Goal of the exercise ▸
Search the data below for the string "where". Extract every line that contains it.

Data in this exercise ▸
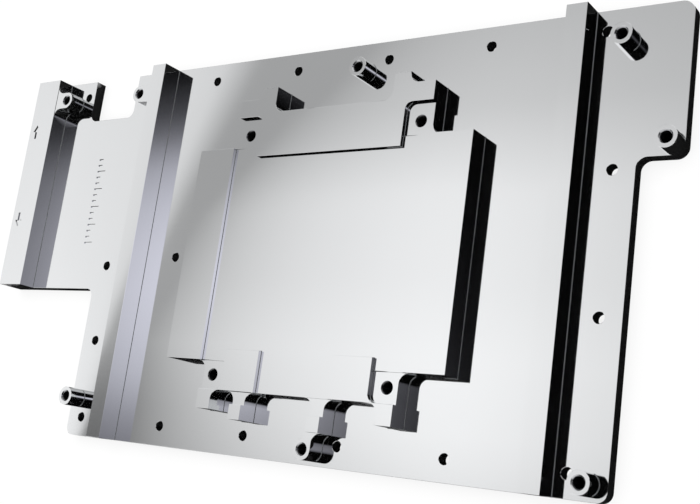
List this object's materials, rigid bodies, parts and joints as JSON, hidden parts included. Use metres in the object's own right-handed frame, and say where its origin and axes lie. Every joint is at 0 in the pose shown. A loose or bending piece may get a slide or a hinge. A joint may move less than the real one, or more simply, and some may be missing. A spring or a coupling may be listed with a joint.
{
  "type": "gpu water block cold plate",
  "caption": "Machined nickel-plated copper cold plate of a full-cover gpu water block, with a stepped centre pedestal, two bars, threaded bosses and edge screw holes.",
  "frame": {"origin": "middle of the four gpu screws, on the face that the bars and bosses stand on", "axes": "+Z out of the side that faces the graphics card, +X along the card away from the port end, +Y towards the card's top edge"},
  "size_m": [0.2146, 0.111, 0.0094],
  "materials": {
    "nickel_plate": "mirror polished nickel plating on copper"
  },
  "bodies": {
    "root": {"cold_plate": "nickel_plate"}
  },
  "joints": []
}
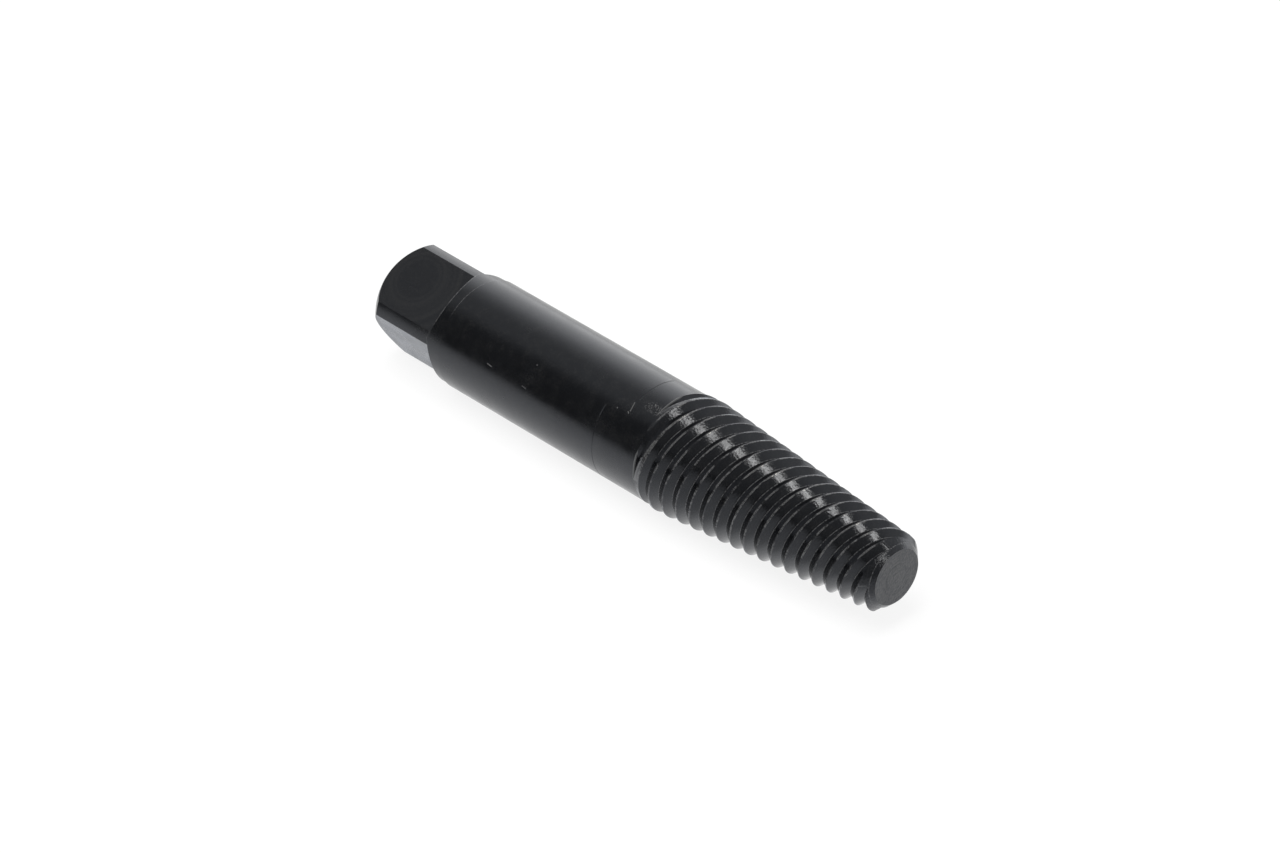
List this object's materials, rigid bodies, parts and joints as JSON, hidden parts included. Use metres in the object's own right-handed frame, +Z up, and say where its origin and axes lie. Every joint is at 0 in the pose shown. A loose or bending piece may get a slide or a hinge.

Answer ▸
List this object's materials, rigid bodies, parts and joints as JSON, hidden parts included. Use metres in the object's own right-handed frame, and say where its origin and axes lie. Every joint is at 0 in the pose shown. A loose or bending piece may get a slide or a hinge. A joint may move less than the real one, or more simply, and some may be missing. A spring or a coupling may be listed with a joint.
List this object's materials, rigid bodies, parts and joints as JSON, hidden parts included. Use metres in the object's own right-handed frame, +Z up, and say where its origin and axes lie. Every joint is at 0 in the pose shown. A loose or bending piece may get a slide or a hinge.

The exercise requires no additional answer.